There is definitely nothing wrong in providing Org language server
that runs for different editors who could support the LSP protocol, it
will boost collaboration.

That is pretty much separate subject of the centralization and
strategies we spoke about.

* Tim Cross <theophilusx@gmail.com> [2020-12-14 23:19]:
> This is just ill informed nonsense. The LSP is nothing more than a
> specification. The fact it was initially defined/proposed by Microsoft
> is completely irrelevant.

I truly wish it would be that simple. 

There are many tools and inventions by Microsoft. Some of them appear
to be free, but all of them are there to contribute to profit
making. I am not against profit making. But we have to look into the
tool as having the purpose to contribute to THEIR profit
making. History of Microsoft is clear. Sorry, I do not share the
narrowed viewpoint that they will invest so much money "to help other
free software developers". That it is defined by Microsoft in
collaboration with others is very relevant there.

First question to clarify is if it is really patented or not. While
you as user you can download some Rust server software or Java
software and run server that will work with various editors, somebody
else may not be able to do so if there is patent on it. That imposes
freedom obstacles in future.

Does this patent description correspond to the subject:
https://uspto.report/patent/app/20190149346

> It is NOT server based in the sense you mean. In fact, it is
> actually precisely what you argue it should be. LSP is simply a
> "generic definitions how editor could act, and editor could load
> those generic definitions locally."

I am well aware that you as user may download the piece of software
and run it as server on your computer and that you wish to distinguish
how user may not need a remote server. We clarified this
already.

Corporation will not have use of your personal use, they will promote
their servers and push people to get hooked and trapped into it. It
will become questionable if other entities become able to do the same
if such process is patented.

That it is server based should be undisputable. The whole protocol
speaks of sparing client's CPU time, so CPU time will be spared when
process does not run on the same CPU. You can run it now for
yourself. Sure. But the strategy is visible from their very open
descriptions. Large company is not interested in those single
users. Single users had "git" under their control but nobody had
enough money and power to centralize 50 million developers.

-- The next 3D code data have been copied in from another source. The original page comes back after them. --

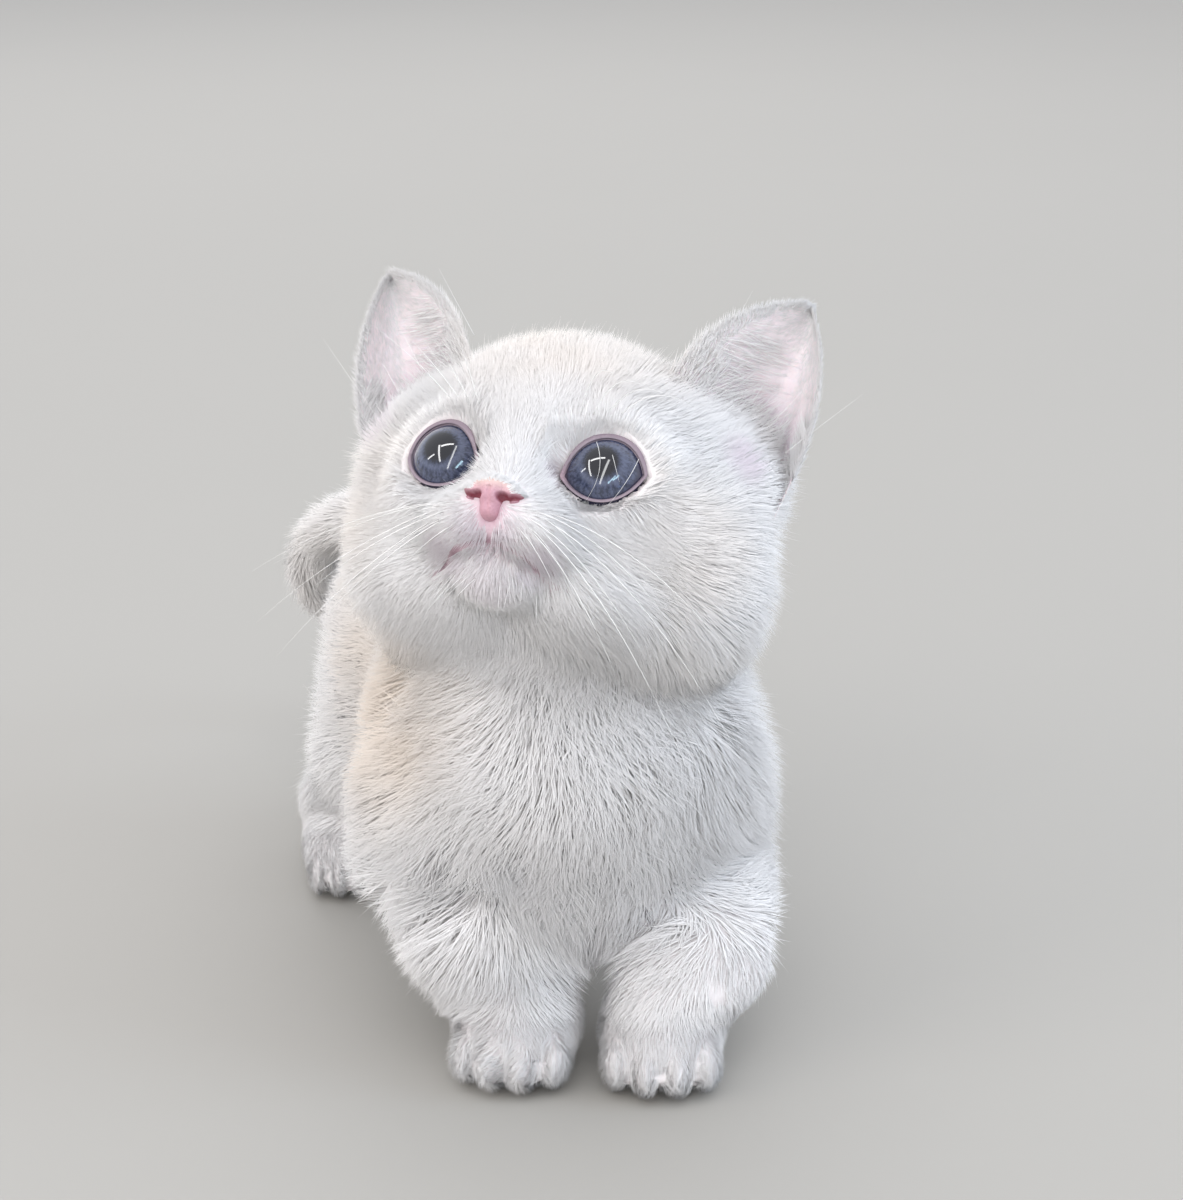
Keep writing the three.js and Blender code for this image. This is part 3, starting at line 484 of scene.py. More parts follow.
def capped(rings):
    """Points, quads and end triangles of a body whose rings are closed at both ends by their own middles."""
    rows, columns, _ = rings.shape
    points = np.vstack([rings.reshape(-1, 3), rings[0].mean(0), rings[-1].mean(0)])
    j = np.arange(columns)
    k = (j + 1) % columns
    first = np.stack([k, j, np.full(columns, rows * columns)], 1)
    last = np.stack([j, k, np.full(columns, 1)], 1) + (rows - 1) * columns
    last[:, 2] = rows * columns + 1
    return points, grid_faces(rows, columns, closed=True), np.vstack([first, last])


def facing_out(points, *faces):
    """The faces, all turned over if the body that they close is inside out."""
    volume = 0.0
    for f in faces:
        for a in range(1, f.shape[1] - 1):
            p, q, r = points[f[:, 0]], points[f[:, a]], points[f[:, a + 1]]
            volume += (p * np.cross(q, r)).sum()
    return faces if volume > 0 else tuple(f[:, ::-1] for f in faces)


def merged(parts):
    """Several (points, faces, ...) bodies as one, with the numbers of the faces moved along."""
    start = 0
    points, quads, triangles = [], [], []
    for part_points, *faces in parts:
        points.append(part_points)
        for f in facing_out(part_points, *faces):
            (quads if f.shape[1] == 4 else triangles).append(f + start)
        start += len(part_points)
    kept = [np.vstack(f) for f in (quads, triangles) if f]
    return np.vstack(points), kept


# Materials

def new_material(name):
    made = bpy.data.materials.new(name)
    made.use_nodes = True
    tree = made.node_tree
    shader = tree.nodes["Principled BSDF"]
    return made, tree, shader


def add_node(tree, kind, **settings):
    node = tree.nodes.new(kind)
    for name, value in settings.items():
        setattr(node, name, value)
    return node


def wire(tree, target, source):
    """Sets a socket to a plain value, or links another socket to it."""
    if isinstance(source, bpy.types.NodeSocket):
        tree.links.new(source, target)
    else:
        target.default_value = source


def maths(tree, operation, *inputs):
    node = add_node(tree, "ShaderNodeMath", operation=operation)
    for socket, source in zip(node.inputs, inputs):
        wire(tree, socket, source)
    return node.outputs[0]


def blend_colour(tree, factor, a, b, blend_type="MIX"):
    node = add_node(tree, "ShaderNodeMix", data_type="RGBA", blend_type=blend_type)
    wire(tree, node.inputs["Factor"], factor)
    for socket, source in ((node.inputs[6], a), (node.inputs[7], b)):
        wire(tree, socket, (*source, 1) if isinstance(source, tuple) else source)
    return node.outputs[2]


def remap(tree, value, low, high, to_low=0.0, to_high=1.0):
    node = add_node(tree, "ShaderNodeMapRange", interpolation_type="SMOOTHSTEP")
    for socket, source in zip(node.inputs, (value, low, high, to_low, to_high)):
        wire(tree, socket, source)
    return node.outputs[0]


def noise(tree, place, scale, detail=2.0, roughness=0.5):
    node = add_node(tree, "ShaderNodeTexNoise")
    wire(tree, node.inputs["Vector"], place)
    wire(tree, node.inputs["Scale"], scale)
    node.inputs["Detail"].default_value = detail
    node.inputs["Roughness"].default_value = roughness
    return node.outputs["Fac"]


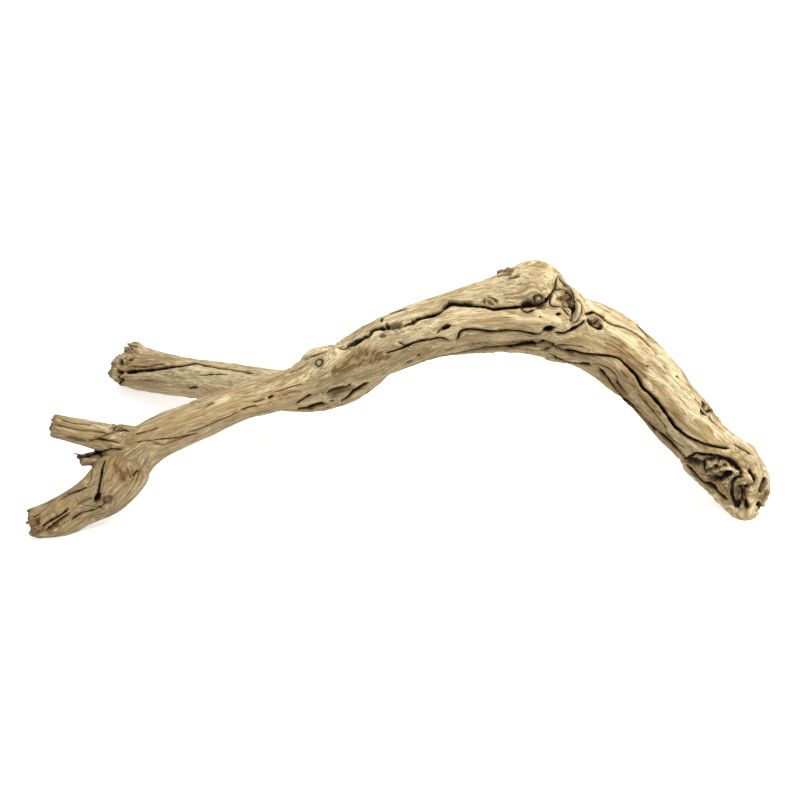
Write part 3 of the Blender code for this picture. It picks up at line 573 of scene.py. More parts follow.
def stem_mesh(verts, faces, marks, name, seed, first_blunt, last_blunt, places):
    """Adds one stem's closed skin, a loft of unlike rings, and marks each of its faces.

    A mark is the stem's name and whether the face is at a broken end.
    """
    path = smooth_path(places, RING_STEP)
    headings, facing, beside = frames(path)
    along = lengths_along(path)
    top = len(path) - 1
    first = [(c, r, 0, 0.0) for c, r in reversed(end_rings(path[0], headings[0], first_blunt, -1))]
    middle = [(p[:3], p[3], i, a) for i, (p, a) in enumerate(zip(path, along))]
    last = [(c, r, top, along[-1]) for c, r in end_rings(path[-1], headings[-1], last_blunt, 1)]
    rings = first + middle + last
    angles = np.arange(RING_POINTS) / RING_POINTS * 2 * math.pi
    base = len(verts)
    for centre, radius, i, at in rings:
        reach = (radius * swell(seed, at, angles))[:, None]
        round_it = np.cos(angles)[:, None] * facing[i] + np.sin(angles)[:, None] * beside[i]
        verts.extend(centre + reach * round_it)
    first_broken = BROKEN_ENDS.get(name) == "first"
    last_broken = BROKEN_ENDS.get(name) == "last"
    for ring in range(len(rings) - 1):
        in_first = ring < len(first)
        in_last = ring >= len(rings) - len(last) - 1
        broken = (first_broken and in_first) or (last_broken and in_last)
        low = base + ring * RING_POINTS
        high = low + RING_POINTS
        for i in range(RING_POINTS):
            j = (i + 1) % RING_POINTS
            faces.append((low + i, low + j, high + j, high + i))
            marks.append((name, broken))
    last_ring = base + (len(rings) - 1) * RING_POINTS
    faces.append(tuple(base + i for i in reversed(range(RING_POINTS))))
    marks.append((name, first_broken))
    faces.append(tuple(last_ring + i for i in range(RING_POINTS)))
    marks.append((name, last_broken))


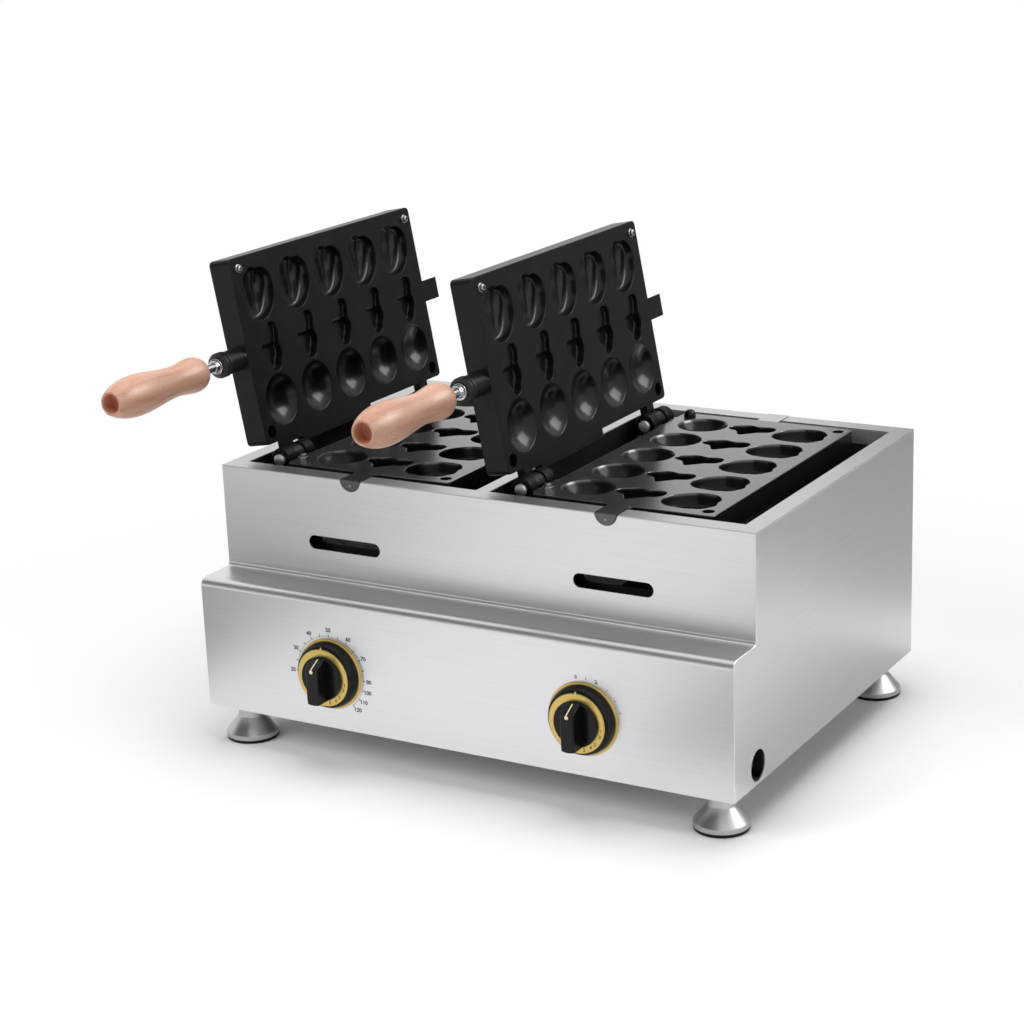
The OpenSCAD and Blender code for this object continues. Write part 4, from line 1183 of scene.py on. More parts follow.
def pocket_cup(radius, depth, lip):
    """Round screw pocket with a flat floor."""
    solid = Solid()
    levels = [(radius + lip, 0), (radius + 0.3 * lip, -0.3 * lip), (radius, -lip), (radius, -depth)]
    loops = [solid.ring(circle(reach, 32), level) for reach, level in levels]
    loops.append(solid.loop([(0, 0, -depth)]))
    solid.stack(loops)
    return solid, circle(radius + lip, 32)


def row_places(cavities, column):
    """Centres of one column of cavities."""
    x = cavities.first_column + column * cavities.column_pitch
    return [Vector((x, cavities.margin + (i + 0.5) * cavities.row_pitch)) for i in range(cavities.rows)]


def stud_places(sizes, at_free_edge):
    """Corner stud centres along one edge."""
    x = sizes.width - sizes.stud_inset if at_free_edge else sizes.stud_inset
    return [Vector((x, sizes.stud_from_end)), Vector((x, sizes.depth - sizes.stud_from_end))]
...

Innocent example is: https://melpa.org/#/lsp-pascal package that
requires: https://github.com/arjanadriaanse/pascal-language-server

But it is made and designed as a server for third parties to take
advantage of it one time in future.

https://code.visualstudio.com/api/language-extensions/language-server-extension-guide

If one would like to improve all editors to use centralized
specifications than that could be done also by providing server-less
specification that every editor could load and thus function in the
same way. Then editor developers could make their underlying language
module that would understand the extension
specificiation. Then users would just need to import or load the
general specification something like XML file or similar type of a
document that says how specific programming language would be linted,
completed, highlighted and so on. And all free software editors would
likely comply and adopt that, would that option be popularized.

That option was not popularized and server based model have been
chosen as only so one can take away computing control from people and
gain larger market share.

Microsoft engineers are not stupid to provide a useful tool and in
addition to put money to promote such tool for other editors as there
would be no gain for them in that strategy.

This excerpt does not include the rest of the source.